_Problem requirements_. Reproduce only this span: the line containing "check_cuts(cuts)", the line containing "# head to the", and every line between them, all exactly as given.
┌────────
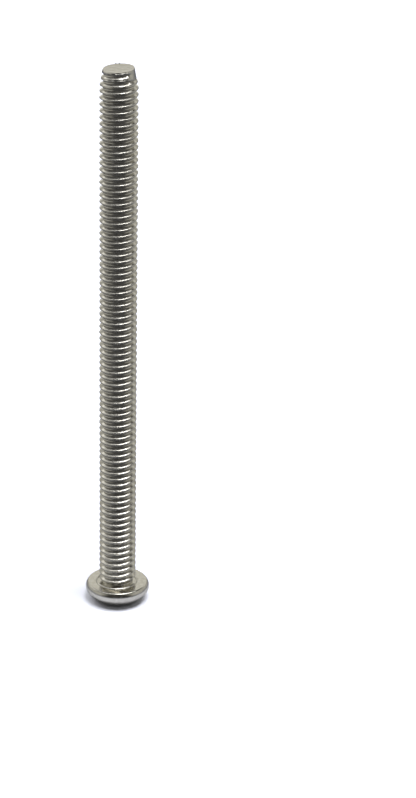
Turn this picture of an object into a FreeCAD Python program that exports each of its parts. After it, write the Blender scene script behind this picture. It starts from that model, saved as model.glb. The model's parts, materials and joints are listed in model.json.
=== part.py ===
"""A button head screw with a hexagon socket, threaded up to its head, as the one solid that it is.

Millimetres. Z is the screw's axis. The flat crown of the head is at z = 0, the bearing face under the
head is at z = head_height, and the point is at the top, so the screw stands on its head. The shank is
the plain cylinder that the thread's crests lie on.
"""
import FreeCAD, Part

import math
import os

import Sketcher

NODE = "button_head_screw"

# Driving dimensions
SIZES = {
    "thread_size": 6.0,  # nominal diameter of the thread
    "thread_pitch": 1.0,
    "thread_allowance": 0.2,  # how far the crests' diameter is under the nominal one
    "nominal_length": 85.0,  # from the bearing face to the end of the point
    "length_allowance": 0.9,  # how far the point ends short of the nominal length
    "point_taper_length": 2.9,  # the crests fall to the root's diameter over this length
    "head_diameter": 10.1,
    "head_height": 3.1,
    "crown_flat_diameter": 5.95,  # flat ring round the socket
    "rim_land": 0.1,  # upright band between the dome and the rounded rim
    "rim_round": 0.35,  # round between the rim and the bearing face
    "neck_round": 0.45,  # round between the bearing face and the shank
    "key_size": 4.0,  # across the flats of the key
    "key_clearance": 0.05,
    "socket_depth": 2.1,  # length of the flats that the key bears on
    "socket_mouth_diameter": 4.95,
    "socket_mouth_angle": 90.0,
    "socket_floor_angle": 120.0,
}

# Sizes that follow from them, as expressions of the sheet
CREST_DIAMETER = "(Sizes.thread_size - Sizes.thread_allowance)"
ROOT_DIAMETER = "(Sizes.thread_size - 1.22687 * Sizes.thread_pitch)"
SOCKET_WIDTH = "(Sizes.key_size + Sizes.key_clearance)"
SHANK_LENGTH = "(Sizes.nominal_length - Sizes.length_allowance)"

# A sketch's names for the points of an edge, and for its own origin and axes
START, END, CENTRE = range(1, 4)
X_AXIS, Y_AXIS = range(-1, -3, -1)
ORIGIN = (X_AXIS, START)

SAME_SIZE = 1e-6  # two lengths this close are the same
BOX_SLACK = 0.01  # how loosely a shape's box may fit it


def make_sheet(doc):
    sheet = doc.addObject("Spreadsheet::Sheet", "Sizes")
    for row, (name, value) in enumerate(SIZES.items(), start=1):
        sheet.set(f"A{row}", name)
        sheet.set(f"B{row}", str(value))
        sheet.setAlias(f"B{row}", name)
    return sheet


def make_sketch(body, name, plane):
    """An empty sketch on one of the body's own origin planes."""
    sketch = body.newObject("Sketcher::SketchObject", name)
    base = next(item for item in body.Origin.OriginFeatures if item.Role == plane)
    sketch.AttachmentSupport = [(base, "")]
    sketch.MapMode = "FlatFace"
    return sketch


def constrain(sketch, kind, *items, formula=None):
    """Adds a constraint, and for a dimension ties it to an expression of the sheet."""
    index = sketch.addConstraint(Sketcher.Constraint(kind, *items))
    if formula:
        sketch.setExpression(f"Constraints[{index}]", formula)


def add_line(sketch, start, end):
    return sketch.addGeometry(Part.LineSegment(FreeCAD.Vector(*start, 0), FreeCAD.Vector(*end, 0)), False)


def close_outline(sketch, edges):
    """Joins each edge's end to the next one's start."""
    for edge, following in zip(edges, edges[1:] + edges[:1]):
        constrain(sketch, "Coincident", edge, END, following, START)


def add_head(body):
    """The head without its socket: crown flat, dome that turns upright at the rim, bearing face."""
    crown = SIZES["crown_flat_diameter"] / 2
    rim = SIZES["head_diameter"] / 2
    height = SIZES["head_height"]
    dome_top = height - SIZES["rim_round"] - SIZES["rim_land"]
    dome_radius = ((rim - crown) ** 2 + dome_top**2) / (2 * (rim - crown))
    dome_centre = FreeCAD.Vector(rim - dome_radius, dome_top, 0)
    crown_angle = math.atan2(-dome_top, crown - dome_centre.x)

    sketch = make_sketch(body, "HeadProfile", "XZ_Plane")
    flat = add_line(sketch, (0, 0), (crown, 0))
    circle = Part.Circle(dome_centre, FreeCAD.Vector(0, 0, 1), dome_radius)
    dome = sketch.addGeometry(Part.ArcOfCircle(circle, crown_angle, 0), False)
    land = add_line(sketch, (rim, dome_top), (rim, height))
    bearing = add_line(sketch, (rim, height), (0, height))
    axis = add_line(sketch, (0, height), (0, 0))

    constrain(sketch, "Coincident", flat, END, dome, START)
    constrain(sketch, "Tangent", dome, END, land, START)
    constrain(sketch, "Coincident", land, END, bearing, START)
    constrain(sketch, "Coincident", bearing, END, axis, START)
    constrain(sketch, "Coincident", axis, END, flat, START)
    constrain(sketch, "Coincident", flat, START, *ORIGIN)
    constrain(sketch, "Horizontal", flat)
    constrain(sketch, "Vertical", land)
    constrain(sketch, "Horizontal", bearing)
    constrain(sketch, "Vertical", axis)
    constrain(sketch, "DistanceX", flat, START, flat, END, crown, formula="Sizes.crown_flat_diameter / 2")
    constrain(sketch, "DistanceX", bearing, END, bearing, START, rim, formula="Sizes.head_diameter / 2")
    constrain(sketch, "DistanceY", axis, END, axis, START, height, formula="Sizes.head_height")
    constrain(
        sketch, "DistanceY", land, START, land, END, height - dome_top, formula="Sizes.rim_land + Sizes.rim_round"
    )

    head = body.newObject("PartDesign::Revolution", "Head")
    head.Profile = sketch
    head.ReferenceAxis = (sketch, ["V_Axis"])
    head.Angle = 360
    return head


def add_shank(body):
    """The shank, padded from the bearing face up to the point."""
    sketch = make_sketch(body, "ShankSection", "XY_Plane")
    sketch.setExpression("AttachmentOffset.Base.z", "Sizes.head_height")
    radius = (SIZES["thread_size"] - SIZES["thread_allowance"]) / 2
    circle = sketch.addGeometry(Part.Circle(FreeCAD.Vector(), FreeCAD.Vector(0, 0, 1), radius), False)
    constrain(sketch, "Coincident", circle, CENTRE, *ORIGIN)
    constrain(sketch, "Radius", circle, radius, formula=f"{CREST_DIAMETER} / 2")

    shank = body.newObject("PartDesign::Pad", "Shank")
    shank.Profile = sketch
    shank.setExpression("Length", SHANK_LENGTH)
    return shank


def point_level(sheet):
    return sheet.head_height + sheet.nominal_length - sheet.length_allowance


def round_edge_name(shape, diameter, level):
    """The name of the shape's full circle of this diameter at this height."""
    for number, edge in enumerate(shape.Edges, start=1):
        if isinstance(edge.Curve, Part.Circle):
            misfit = max(abs(edge.Curve.Radius - diameter / 2), abs(edge.Curve.Center.z - level))
            if misfit < SAME_SIZE:
                return f"Edge{number}"
    raise ValueError(f"no circle of diameter {diameter} at height {level}")


def dress_edge(body, kind, name, base, edge, size_property, formula):
    """A fillet or chamfer on one edge of the last feature."""
    feature = body.newObject(kind, name)
    feature.Base = (base, [edge])
    feature.setExpression(size_property, formula)
    return feature


def add_edges(doc, body, sheet, shank):
    """The rounded rim, the round where the shank meets the head, and the tapered point."""
    doc.recompute()
    bearing_level = sheet.head_height
    crest_diameter = sheet.thread_size - sheet.thread_allowance
    edge = round_edge_name(shank.Shape, sheet.head_diameter, bearing_level)
    rim = dress_edge(body, "PartDesign::Fillet", "RimRound", shank, edge, "Radius", "Sizes.rim_round")

    doc.recompute()
    edge = round_edge_name(rim.Shape, crest_diameter, bearing_level)
    neck = dress_edge(body, "PartDesign::Fillet", "NeckRound", rim, edge, "Radius", "Sizes.neck_round")

    doc.recompute()
    edge = round_edge_name(neck.Shape, crest_diameter, point_level(sheet))
    taper_depth = f"({CREST_DIAMETER} - {ROOT_DIAMETER}) / 2"
    point = dress_edge(body, "PartDesign::Chamfer", "Point", neck, edge, "Size", "Sizes.point_taper_length")
    point.ChamferType = "Two distances"
    point.setExpression("Size2", taper_depth)
    return point


def add_socket(body):
    """The hexagon that the key bears in, cut up into the head from the crown."""
    sketch = make_sketch(body, "SocketSection", "XY_Plane")
    reach = (SIZES["key_size"] + SIZES["key_clearance"]) / math.sqrt(3)
    corners = [(reach * math.cos(math.radians(turn)), reach * math.sin(math.radians(turn))) for turn in range(0, 360, 60)]
    sides = [add_line(sketch, start, end) for start, end in zip(corners, corners[1:] + corners[:1])]
    ring = sketch.addGeometry(Part.Circle(FreeCAD.Vector(), FreeCAD.Vector(0, 0, 1), reach), True)
    close_outline(sketch, sides)
    constrain(sketch, "Coincident", ring, CENTRE, *ORIGIN)
    for side in sides:
        constrain(sketch, "PointOnObject", side, START, ring)
    for side in sides[1:]:
        constrain(sketch, "Equal", sides[0], side)
    constrain(sketch, "Horizontal", sides[1])
    constrain(sketch, "Radius", ring, reach, formula=f"{SOCKET_WIDTH} / sqrt(3)")

    socket = body.newObject("PartDesign::Pocket", "Socket")
    socket.Profile = sketch
    socket.Reversed = True
    socket.setExpression("Length", "Sizes.socket_depth")
    return socket


def add_cone_cut(body, name, level, radius, height, formulas):
    """A conical cut on the axis: its base at a height in the head, its tip above that."""
    sketch = make_sketch(body, f"{name}Profile", "XZ_Plane")
    base = add_line(sketch, (0, level), (radius, level))
    slope = add_line(sketch, (radius, level), (0, level + height))
    axis = add_line(sketch, (0, level + height), (0, level))
    close_outline(sketch, [base, slope, axis])
    constrain(sketch, "Horizontal", base)
    constrain(sketch, "PointOnObject", base, START, Y_AXIS)
    constrain(sketch, "Vertical", axis)
    if level:
        constrain(sketch, "DistanceY", *ORIGIN, base, START, level, formula=formulas["level"])
    else:
        constrain(sketch, "PointOnObject", base, START, X_AXIS)
    constrain(sketch, "DistanceX", base, START, base, END, radius, formula=formulas["radius"])
    constrain(sketch, "DistanceY", axis, END, axis, START, height, formula=formulas["height"])

    cut = body.newObject("PartDesign::Groove", name)
    cut.Profile = sketch
    cut.ReferenceAxis = (sketch, ["V_Axis"])
    cut.Angle = 360
    return cut


def add_socket_mouth(body):
    """The bevel that leads the key in. It cuts the corners off the hexagon at the crown."""
    radius = SIZES["socket_mouth_diameter"] / 2
    height = radius / math.tan(math.radians(SIZES["socket_mouth_angle"] / 2))
    formulas = {
        "radius": "Sizes.socket_mouth_diameter / 2",
        "height": "Sizes.socket_mouth_diameter / 2 / tan(Sizes.socket_mouth_angle / 2 * 1 deg)",
    }
    return add_cone_cut(body, "SocketMouth", 0, radius, height, formulas)


def add_socket_floor(body):
    """The conical floor that the punch leaves past the flats."""
    radius = (SIZES["key_size"] + SIZES["key_clearance"]) / 2
    height = radius / math.tan(math.radians(SIZES["socket_floor_angle"] / 2))
    formulas = {
        "level": "Sizes.socket_depth",
        "radius": f"{SOCKET_WIDTH} / 2",
        "height": f"{SOCKET_WIDTH} / 2 / tan(Sizes.socket_floor_angle / 2 * 1 deg)",
    }
    return add_cone_cut(body, "SocketFloor", SIZES["socket_depth"], radius, height, formulas)


def check_cuts(features):
    """Each feature in the row has to take material off the one before it."""
    for before, after in zip(features, features[1:]):
        if after.Shape.Volume > before.Shape.Volume - SAME_SIZE:
            raise RuntimeError(f"{after.Name} cuts nothing")


def check_document(doc, body, sheet):
    for item in doc.Objects:
        if "Invalid" in item.State or "Error" in item.State:
            raise RuntimeError(f"{item.Name} is {item.State}")
    if body.Shape.isNull() or not body.Shape.isValid() or len(body.Shape.Solids) != 1:
        raise RuntimeError(f"{body.Label} isn't one sound solid")
    box = body.Shape.BoundBox
    if max(abs(box.ZMin), abs(box.ZMax - point_level(sheet))) > BOX_SLACK:
        raise RuntimeError(f"{body.Label} reaches from {box.ZMin} to {box.ZMax}")


def main():
    os.makedirs("parts", exist_ok=True)
    doc = FreeCAD.newDocument(NODE)
    sheet = make_sheet(doc)
    doc.recompute()

    body = doc.addObject("PartDesign::Body", NODE)
    body.Label = NODE
    add_head(body)
    shank = add_shank(body)
    point = add_edges(doc, body, sheet, shank)
    cuts = [point, add_socket(body), add_socket_mouth(body), add_socket_floor(body)]
    body.Tip = cuts[-1]
    doc.recompute()

    check_cuts(cuts)
    check_document(doc, body, sheet)
    body.Shape.exportStep(f"parts/{NODE}.step")
    print(f"{NODE}: {body.Shape.Volume:.1f} mm3, {len(body.Shape.Faces)} faces, {body.Shape.BoundBox}")


main()
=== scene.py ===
import json
import math

import bpy
from mathutils import Matrix, Vector


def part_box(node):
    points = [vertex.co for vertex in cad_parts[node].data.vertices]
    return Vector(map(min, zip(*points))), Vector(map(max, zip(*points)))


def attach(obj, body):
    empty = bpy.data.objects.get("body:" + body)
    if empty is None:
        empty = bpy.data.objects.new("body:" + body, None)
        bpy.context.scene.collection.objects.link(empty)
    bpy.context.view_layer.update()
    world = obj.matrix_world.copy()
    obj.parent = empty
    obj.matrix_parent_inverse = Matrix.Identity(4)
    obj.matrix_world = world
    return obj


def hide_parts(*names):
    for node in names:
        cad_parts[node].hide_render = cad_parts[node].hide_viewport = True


# A stainless M6 button head screw that stands on its crown on a white floor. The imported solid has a
# plain shank. The piece built here has the rolled thread, its unfinished ends, and the marks of
# heading, turning and rolling. Lengths are in millimetres until a mesh is made, and +Z runs from the
# head to the point. Azimuths are in degrees from the front (-Y) towards +X.

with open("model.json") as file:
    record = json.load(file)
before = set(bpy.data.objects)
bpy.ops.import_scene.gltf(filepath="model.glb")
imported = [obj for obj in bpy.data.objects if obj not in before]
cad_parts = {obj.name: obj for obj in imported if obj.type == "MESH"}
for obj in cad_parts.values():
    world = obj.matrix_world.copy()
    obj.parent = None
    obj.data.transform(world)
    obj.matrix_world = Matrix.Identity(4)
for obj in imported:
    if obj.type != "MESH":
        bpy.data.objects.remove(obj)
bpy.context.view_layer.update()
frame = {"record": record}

NODE = "button_head_screw"
MM = 0.001
mounts = {mount["name"]: mount for mount in frame["record"]["mounts"]}
low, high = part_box(NODE)

# Driving dimensions that the frame gives.
LENGTH = high.z / MM
HEAD_RADIUS = (high.x - low.x) / 2 / MM
CREST_RADIUS = mounts["shank"]["dims"]["r_mm"]
BEARING_HEIGHT = mounts["bearing_face"]["pos_m"][2] / MM

# Thread, M6 x 1 right-hand, near the low end of its tolerances.
PITCH = 1.0
ROOT_RADIUS = 2.34
PITCH_RADIUS = 2.61
CREST_OVER_ROOT = 0.06
SLOPE = math.tan(math.radians(30))
ROUND_TURN = math.radians(60)
FIRST_CREST_DROP = 1.380
# Turns of the mesh above the first crest, and spare ones below it, beyond as many as the length under
# the head has pitches. What reaches past the ends is cut off.
TURNS_ABOVE = 3
TURNS_SPARE = 1
CREST_STEPS = 3
ROOT_STEPS = 3
ROWS_PER_TURN = 2 * CREST_STEPS + 1 + 2 * ROOT_STEPS + 1
THREAD_COLUMNS = 64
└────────
_Solution to this problem_.
    check_cuts(cuts)
    check_document(doc, body, sheet)
    body.Shape.exportStep(f"parts/{NODE}.step")
    print(f"{NODE}: {body.Shape.Volume:.1f} mm3, {len(body.Shape.Faces)} faces, {body.Shape.BoundBox}")


main()
=== scene.py ===
import json
import math

import bpy
from mathutils import Matrix, Vector


def part_box(node):
    points = [vertex.co for vertex in cad_parts[node].data.vertices]
    return Vector(map(min, zip(*points))), Vector(map(max, zip(*points)))


def attach(obj, body):
    empty = bpy.data.objects.get("body:" + body)
    if empty is None:
        empty = bpy.data.objects.new("body:" + body, None)
        bpy.context.scene.collection.objects.link(empty)
    bpy.context.view_layer.update()
    world = obj.matrix_world.copy()
    obj.parent = empty
    obj.matrix_parent_inverse = Matrix.Identity(4)
    obj.matrix_world = world
    return obj


def hide_parts(*names):
    for node in names:
        cad_parts[node].hide_render = cad_parts[node].hide_viewport = True


# A stainless M6 button head screw that stands on its crown on a white floor. The imported solid has a
# plain shank. The piece built here has the rolled thread, its unfinished ends, and the marks of
# heading, turning and rolling. Lengths are in millimetres until a mesh is made, and +Z runs from the
# head to the point. Azimuths are in degrees from the front (-Y) towards +X.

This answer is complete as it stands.